■ YOUR INSTRUCTIONS ■
Please quote the material exactly, every line of it.

::::

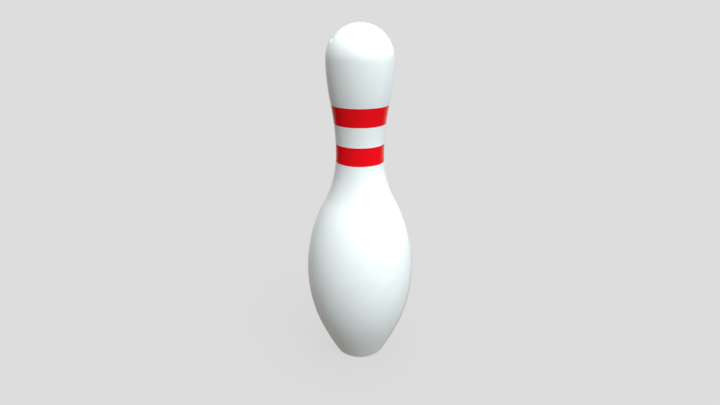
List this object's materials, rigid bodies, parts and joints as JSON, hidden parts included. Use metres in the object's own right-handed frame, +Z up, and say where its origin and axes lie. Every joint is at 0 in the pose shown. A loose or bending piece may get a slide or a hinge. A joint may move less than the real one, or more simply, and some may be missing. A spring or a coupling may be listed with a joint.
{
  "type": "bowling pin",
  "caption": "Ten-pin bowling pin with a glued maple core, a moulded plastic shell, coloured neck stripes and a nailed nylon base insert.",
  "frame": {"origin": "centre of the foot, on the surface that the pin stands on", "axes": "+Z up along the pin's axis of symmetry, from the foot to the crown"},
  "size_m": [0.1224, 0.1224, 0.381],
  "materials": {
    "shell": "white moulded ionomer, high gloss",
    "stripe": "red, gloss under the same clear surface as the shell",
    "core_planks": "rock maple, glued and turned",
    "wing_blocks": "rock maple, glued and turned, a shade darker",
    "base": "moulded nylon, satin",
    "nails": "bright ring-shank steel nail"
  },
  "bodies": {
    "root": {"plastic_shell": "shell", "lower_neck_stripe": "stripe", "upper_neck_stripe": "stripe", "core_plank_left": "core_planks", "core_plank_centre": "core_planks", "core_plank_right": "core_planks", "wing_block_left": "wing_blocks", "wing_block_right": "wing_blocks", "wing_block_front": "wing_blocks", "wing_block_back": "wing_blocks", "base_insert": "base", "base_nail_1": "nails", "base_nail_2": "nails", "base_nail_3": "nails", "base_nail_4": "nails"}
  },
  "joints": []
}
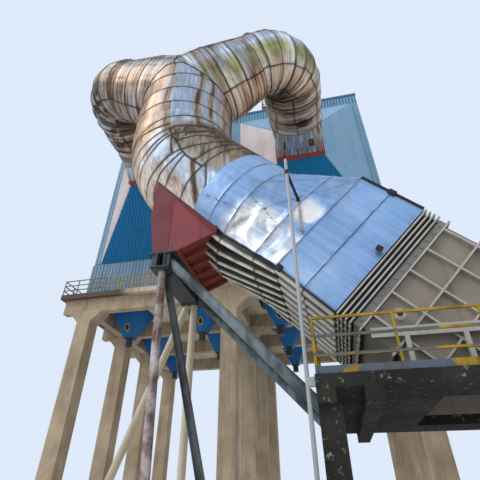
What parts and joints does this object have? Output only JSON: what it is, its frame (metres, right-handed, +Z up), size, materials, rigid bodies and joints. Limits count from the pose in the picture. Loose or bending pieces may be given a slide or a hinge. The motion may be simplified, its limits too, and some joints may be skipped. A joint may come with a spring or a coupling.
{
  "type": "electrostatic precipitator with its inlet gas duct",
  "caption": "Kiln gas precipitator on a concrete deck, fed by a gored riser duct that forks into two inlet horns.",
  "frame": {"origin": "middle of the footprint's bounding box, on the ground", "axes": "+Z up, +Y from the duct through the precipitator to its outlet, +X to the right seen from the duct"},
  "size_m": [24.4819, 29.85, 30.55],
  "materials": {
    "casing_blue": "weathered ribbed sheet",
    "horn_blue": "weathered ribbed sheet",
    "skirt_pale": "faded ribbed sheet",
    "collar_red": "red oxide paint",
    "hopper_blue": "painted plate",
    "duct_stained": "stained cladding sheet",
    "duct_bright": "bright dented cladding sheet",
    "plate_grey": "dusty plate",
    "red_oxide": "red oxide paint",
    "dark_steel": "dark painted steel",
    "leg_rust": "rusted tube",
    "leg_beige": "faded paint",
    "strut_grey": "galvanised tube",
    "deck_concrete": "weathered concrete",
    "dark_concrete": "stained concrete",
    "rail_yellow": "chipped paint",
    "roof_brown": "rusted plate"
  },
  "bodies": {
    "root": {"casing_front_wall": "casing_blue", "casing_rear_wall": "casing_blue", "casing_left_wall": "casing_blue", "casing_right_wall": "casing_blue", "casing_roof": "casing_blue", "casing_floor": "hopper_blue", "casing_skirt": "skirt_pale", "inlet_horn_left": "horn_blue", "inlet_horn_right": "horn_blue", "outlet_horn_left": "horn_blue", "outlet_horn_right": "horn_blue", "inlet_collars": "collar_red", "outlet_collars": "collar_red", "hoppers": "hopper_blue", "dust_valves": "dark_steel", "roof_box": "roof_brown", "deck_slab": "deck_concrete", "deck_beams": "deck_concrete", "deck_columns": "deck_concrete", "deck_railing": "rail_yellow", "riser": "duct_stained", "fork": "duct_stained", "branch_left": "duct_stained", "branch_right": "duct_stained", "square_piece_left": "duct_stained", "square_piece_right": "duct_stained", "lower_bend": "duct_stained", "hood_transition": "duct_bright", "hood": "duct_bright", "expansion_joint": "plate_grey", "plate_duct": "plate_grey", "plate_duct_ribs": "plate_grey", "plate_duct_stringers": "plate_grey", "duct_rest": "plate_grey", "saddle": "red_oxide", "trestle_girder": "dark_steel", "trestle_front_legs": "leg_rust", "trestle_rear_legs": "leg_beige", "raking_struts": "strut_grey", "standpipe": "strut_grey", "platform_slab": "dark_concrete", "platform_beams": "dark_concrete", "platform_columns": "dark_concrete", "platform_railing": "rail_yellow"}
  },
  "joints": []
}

::::

■ TASK ANSWER ■
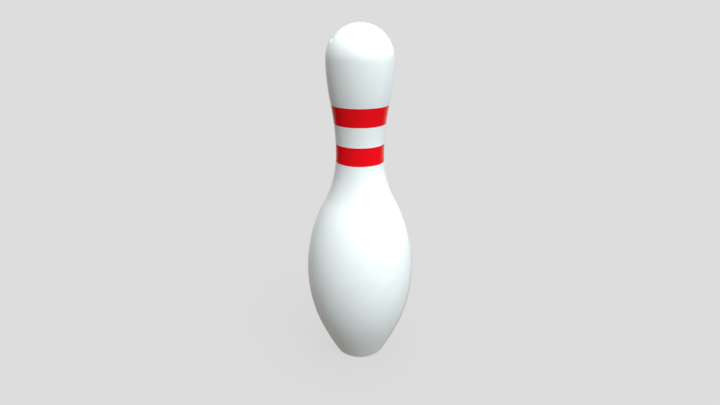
List this object's materials, rigid bodies, parts and joints as JSON, hidden parts included. Use metres in the object's own right-handed frame, +Z up, and say where its origin and axes lie. Every joint is at 0 in the pose shown. A loose or bending piece may get a slide or a hinge. A joint may move less than the real one, or more simply, and some may be missing. A spring or a coupling may be listed with a joint.
{
  "type": "bowling pin",
  "caption": "Ten-pin bowling pin with a glued maple core, a moulded plastic shell, coloured neck stripes and a nailed nylon base insert.",
  "frame": {"origin": "centre of the foot, on the surface that the pin stands on", "axes": "+Z up along the pin's axis of symmetry, from the foot to the crown"},
  "size_m": [0.1224, 0.1224, 0.381],
  "materials": {
    "shell": "white moulded ionomer, high gloss",
    "stripe": "red, gloss under the same clear surface as the shell",
    "core_planks": "rock maple, glued and turned",
    "wing_blocks": "rock maple, glued and turned, a shade darker",
    "base": "moulded nylon, satin",
    "nails": "bright ring-shank steel nail"
  },
  "bodies": {
    "root": {"plastic_shell": "shell", "lower_neck_stripe": "stripe", "upper_neck_stripe": "stripe", "core_plank_left": "core_planks", "core_plank_centre": "core_planks", "core_plank_right": "core_planks", "wing_block_left": "wing_blocks", "wing_block_right": "wing_blocks", "wing_block_front": "wing_blocks", "wing_block_back": "wing_blocks", "base_insert": "base", "base_nail_1": "nails", "base_nail_2": "nails", "base_nail_3": "nails", "base_nail_4": "nails"}
  },
  "joints": []
}
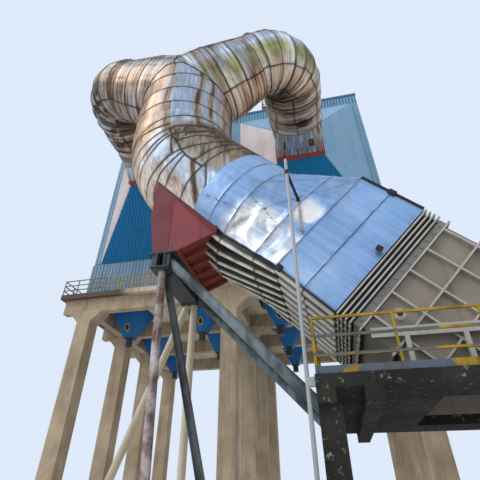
What parts and joints does this object have? Output only JSON: what it is, its frame (metres, right-handed, +Z up), size, materials, rigid bodies and joints. Limits count from the pose in the picture. Loose or bending pieces may be given a slide or a hinge. The motion may be simplified, its limits too, and some joints may be skipped. A joint may come with a spring or a coupling.
{
  "type": "electrostatic precipitator with its inlet gas duct",
  "caption": "Kiln gas precipitator on a concrete deck, fed by a gored riser duct that forks into two inlet horns.",
  "frame": {"origin": "middle of the footprint's bounding box, on the ground", "axes": "+Z up, +Y from the duct through the precipitator to its outlet, +X to the right seen from the duct"},
  "size_m": [24.4819, 29.85, 30.55],
  "materials": {
    "casing_blue": "weathered ribbed sheet",
    "horn_blue": "weathered ribbed sheet",
    "skirt_pale": "faded ribbed sheet",
    "collar_red": "red oxide paint",
    "hopper_blue": "painted plate",
    "duct_stained": "stained cladding sheet",
    "duct_bright": "bright dented cladding sheet",
    "plate_grey": "dusty plate",
    "red_oxide": "red oxide paint",
    "dark_steel": "dark painted steel",
    "leg_rust": "rusted tube",
    "leg_beige": "faded paint",
    "strut_grey": "galvanised tube",
    "deck_concrete": "weathered concrete",
    "dark_concrete": "stained concrete",
    "rail_yellow": "chipped paint",
    "roof_brown": "rusted plate"
  },
  "bodies": {
    "root": {"casing_front_wall": "casing_blue", "casing_rear_wall": "casing_blue", "casing_left_wall": "casing_blue", "casing_right_wall": "casing_blue", "casing_roof": "casing_blue", "casing_floor": "hopper_blue", "casing_skirt": "skirt_pale", "inlet_horn_left": "horn_blue", "inlet_horn_right": "horn_blue", "outlet_horn_left": "horn_blue", "outlet_horn_right": "horn_blue", "inlet_collars": "collar_red", "outlet_collars": "collar_red", "hoppers": "hopper_blue", "dust_valves": "dark_steel", "roof_box": "roof_brown", "deck_slab": "deck_concrete", "deck_beams": "deck_concrete", "deck_columns": "deck_concrete", "deck_railing": "rail_yellow", "riser": "duct_stained", "fork": "duct_stained", "branch_left": "duct_stained", "branch_right": "duct_stained", "square_piece_left": "duct_stained", "square_piece_right": "duct_stained", "lower_bend": "duct_stained", "hood_transition": "duct_bright", "hood": "duct_bright", "expansion_joint": "plate_grey", "plate_duct": "plate_grey", "plate_duct_ribs": "plate_grey", "plate_duct_stringers": "plate_grey", "duct_rest": "plate_grey", "saddle": "red_oxide", "trestle_girder": "dark_steel", "trestle_front_legs": "leg_rust", "trestle_rear_legs": "leg_beige", "raking_struts": "strut_grey", "standpipe": "strut_grey", "platform_slab": "dark_concrete", "platform_beams": "dark_concrete", "platform_columns": "dark_concrete", "platform_railing": "rail_yellow"}
  },
  "joints": []
}